====== Entries provided ======

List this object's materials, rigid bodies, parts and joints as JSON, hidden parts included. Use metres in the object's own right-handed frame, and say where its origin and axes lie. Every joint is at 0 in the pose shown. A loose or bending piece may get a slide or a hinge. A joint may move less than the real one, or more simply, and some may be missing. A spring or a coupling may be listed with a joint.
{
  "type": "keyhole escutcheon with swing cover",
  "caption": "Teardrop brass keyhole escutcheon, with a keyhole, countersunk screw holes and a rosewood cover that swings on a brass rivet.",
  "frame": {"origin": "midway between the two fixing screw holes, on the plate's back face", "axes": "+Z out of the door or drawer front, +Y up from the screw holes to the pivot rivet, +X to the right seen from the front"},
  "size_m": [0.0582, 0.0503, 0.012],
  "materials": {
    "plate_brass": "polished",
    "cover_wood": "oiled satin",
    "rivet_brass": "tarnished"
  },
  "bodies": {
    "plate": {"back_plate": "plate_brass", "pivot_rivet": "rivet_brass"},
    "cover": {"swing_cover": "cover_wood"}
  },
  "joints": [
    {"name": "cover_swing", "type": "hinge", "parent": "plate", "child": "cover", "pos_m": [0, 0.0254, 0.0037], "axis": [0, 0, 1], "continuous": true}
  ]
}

======
====== Entries provided ======

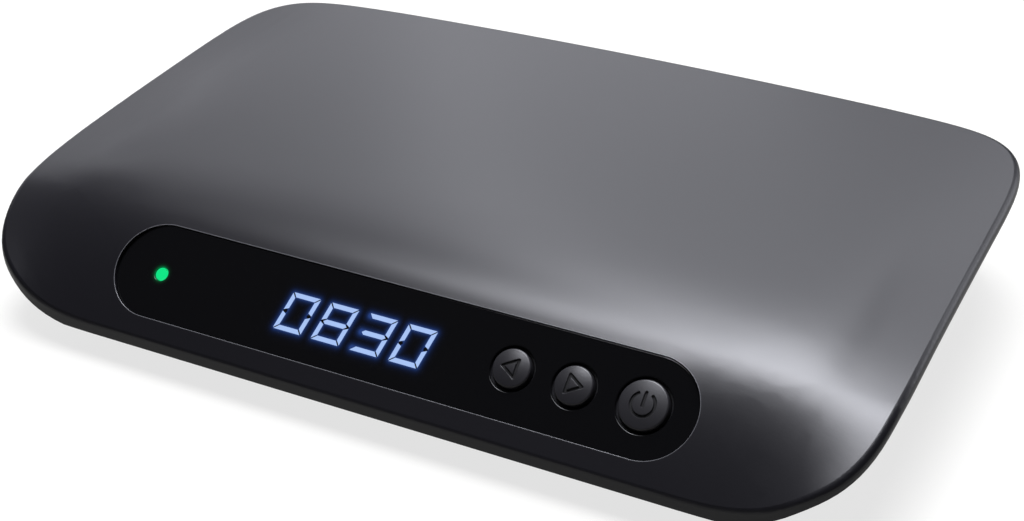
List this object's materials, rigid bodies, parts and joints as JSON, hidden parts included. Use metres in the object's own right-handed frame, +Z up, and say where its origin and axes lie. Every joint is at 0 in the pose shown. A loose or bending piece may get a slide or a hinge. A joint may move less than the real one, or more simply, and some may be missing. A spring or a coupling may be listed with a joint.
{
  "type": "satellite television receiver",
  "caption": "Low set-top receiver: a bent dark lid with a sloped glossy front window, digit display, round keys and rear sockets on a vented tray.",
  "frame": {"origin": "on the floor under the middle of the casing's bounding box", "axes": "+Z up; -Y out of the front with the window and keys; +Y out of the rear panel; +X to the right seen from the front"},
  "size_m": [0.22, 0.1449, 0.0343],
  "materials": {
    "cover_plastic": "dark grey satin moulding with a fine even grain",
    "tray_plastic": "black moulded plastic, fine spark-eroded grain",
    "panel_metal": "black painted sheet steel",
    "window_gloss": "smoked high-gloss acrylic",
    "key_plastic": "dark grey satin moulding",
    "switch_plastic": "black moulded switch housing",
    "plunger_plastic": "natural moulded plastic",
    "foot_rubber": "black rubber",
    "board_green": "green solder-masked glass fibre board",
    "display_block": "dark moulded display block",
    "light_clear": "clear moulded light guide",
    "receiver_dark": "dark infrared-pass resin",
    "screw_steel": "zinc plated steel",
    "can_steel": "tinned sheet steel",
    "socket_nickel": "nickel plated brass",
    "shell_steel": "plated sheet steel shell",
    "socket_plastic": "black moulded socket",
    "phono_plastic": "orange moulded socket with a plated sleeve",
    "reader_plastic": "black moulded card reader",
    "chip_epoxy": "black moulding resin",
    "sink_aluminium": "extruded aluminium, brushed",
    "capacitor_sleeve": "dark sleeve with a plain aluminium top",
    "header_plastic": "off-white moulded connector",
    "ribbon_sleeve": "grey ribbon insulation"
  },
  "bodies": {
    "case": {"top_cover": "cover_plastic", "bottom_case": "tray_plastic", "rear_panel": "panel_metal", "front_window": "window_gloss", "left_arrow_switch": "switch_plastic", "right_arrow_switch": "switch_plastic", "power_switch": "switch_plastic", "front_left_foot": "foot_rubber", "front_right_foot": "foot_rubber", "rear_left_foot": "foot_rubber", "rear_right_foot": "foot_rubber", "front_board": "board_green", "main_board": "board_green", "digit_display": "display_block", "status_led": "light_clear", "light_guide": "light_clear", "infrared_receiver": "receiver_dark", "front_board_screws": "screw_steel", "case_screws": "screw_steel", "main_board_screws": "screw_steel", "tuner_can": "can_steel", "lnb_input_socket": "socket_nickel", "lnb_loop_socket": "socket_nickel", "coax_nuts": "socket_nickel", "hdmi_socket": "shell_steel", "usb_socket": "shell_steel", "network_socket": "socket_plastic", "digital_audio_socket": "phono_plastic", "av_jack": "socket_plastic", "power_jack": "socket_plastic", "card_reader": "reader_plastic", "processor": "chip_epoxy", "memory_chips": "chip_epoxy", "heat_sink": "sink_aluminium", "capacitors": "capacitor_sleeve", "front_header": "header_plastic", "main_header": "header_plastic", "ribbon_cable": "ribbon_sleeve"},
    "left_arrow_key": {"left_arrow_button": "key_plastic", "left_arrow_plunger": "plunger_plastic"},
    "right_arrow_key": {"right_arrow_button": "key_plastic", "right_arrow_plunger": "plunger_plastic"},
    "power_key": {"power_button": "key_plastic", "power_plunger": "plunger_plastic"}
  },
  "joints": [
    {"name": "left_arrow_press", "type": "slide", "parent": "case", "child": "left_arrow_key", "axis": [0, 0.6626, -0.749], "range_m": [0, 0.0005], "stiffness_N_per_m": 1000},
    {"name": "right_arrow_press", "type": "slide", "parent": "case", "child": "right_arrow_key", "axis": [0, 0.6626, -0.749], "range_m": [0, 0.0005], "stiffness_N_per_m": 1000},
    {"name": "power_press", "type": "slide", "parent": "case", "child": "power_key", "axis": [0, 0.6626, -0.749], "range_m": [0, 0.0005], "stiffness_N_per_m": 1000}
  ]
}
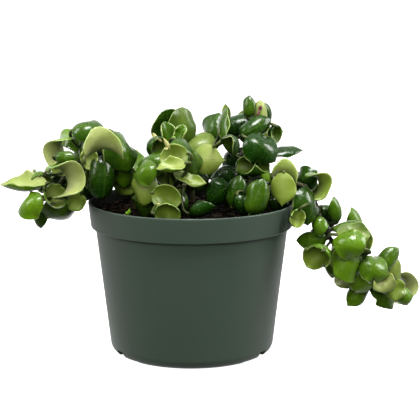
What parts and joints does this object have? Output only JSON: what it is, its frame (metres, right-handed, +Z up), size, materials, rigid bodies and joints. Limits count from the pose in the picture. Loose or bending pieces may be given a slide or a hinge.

======
====== Entries provided ======

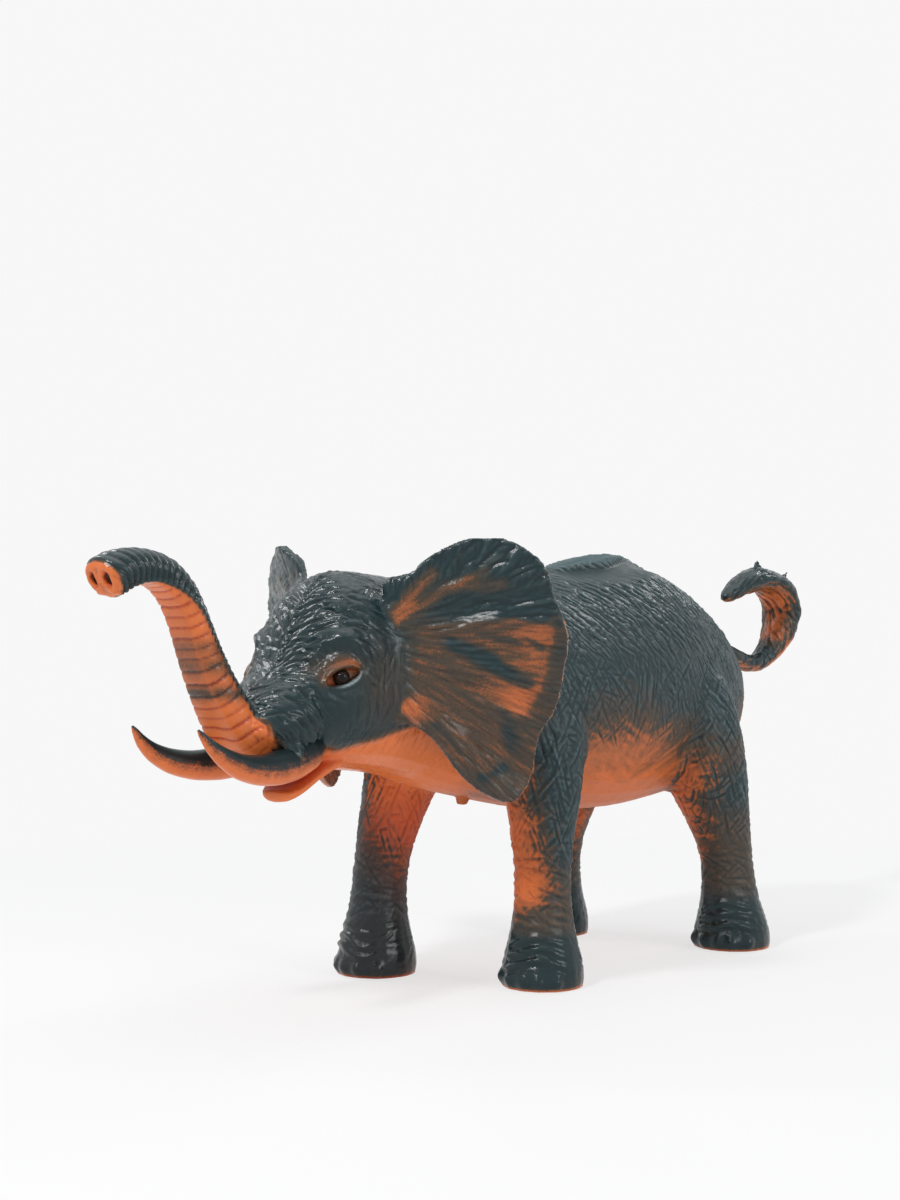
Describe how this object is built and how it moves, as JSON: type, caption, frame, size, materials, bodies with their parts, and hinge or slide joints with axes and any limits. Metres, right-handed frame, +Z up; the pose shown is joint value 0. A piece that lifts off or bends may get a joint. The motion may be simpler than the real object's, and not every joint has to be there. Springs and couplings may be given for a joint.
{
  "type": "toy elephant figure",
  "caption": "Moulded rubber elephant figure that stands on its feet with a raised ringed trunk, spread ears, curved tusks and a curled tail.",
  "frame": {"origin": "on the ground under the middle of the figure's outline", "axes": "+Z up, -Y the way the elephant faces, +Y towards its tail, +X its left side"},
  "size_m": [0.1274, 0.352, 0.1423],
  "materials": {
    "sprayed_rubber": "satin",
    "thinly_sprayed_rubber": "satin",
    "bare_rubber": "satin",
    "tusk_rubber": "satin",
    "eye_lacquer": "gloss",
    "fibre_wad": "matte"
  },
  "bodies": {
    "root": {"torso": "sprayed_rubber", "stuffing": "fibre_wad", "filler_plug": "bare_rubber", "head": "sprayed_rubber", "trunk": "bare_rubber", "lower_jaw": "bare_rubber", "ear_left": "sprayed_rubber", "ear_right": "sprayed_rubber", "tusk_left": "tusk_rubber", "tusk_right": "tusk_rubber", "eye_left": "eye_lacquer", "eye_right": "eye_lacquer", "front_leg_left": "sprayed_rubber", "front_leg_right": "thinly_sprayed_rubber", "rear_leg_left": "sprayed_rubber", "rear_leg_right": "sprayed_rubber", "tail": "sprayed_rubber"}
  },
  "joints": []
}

======

**Exercise instructions:**
Search the data for the word "List" and copy each line where it appears.

**Answer for this exercise:**
List this object's materials, rigid bodies, parts and joints as JSON, hidden parts included. Use metres in the object's own right-handed frame, and say where its origin and axes lie. Every joint is at 0 in the pose shown. A loose or bending piece may get a slide or a hinge. A joint may move less than the real one, or more simply, and some may be missing. A spring or a coupling may be listed with a joint.
List this object's materials, rigid bodies, parts and joints as JSON, hidden parts included. Use metres in the object's own right-handed frame, +Z up, and say where its origin and axes lie. Every joint is at 0 in the pose shown. A loose or bending piece may get a slide or a hinge. A joint may move less than the real one, or more simply, and some may be missing. A spring or a coupling may be listed with a joint.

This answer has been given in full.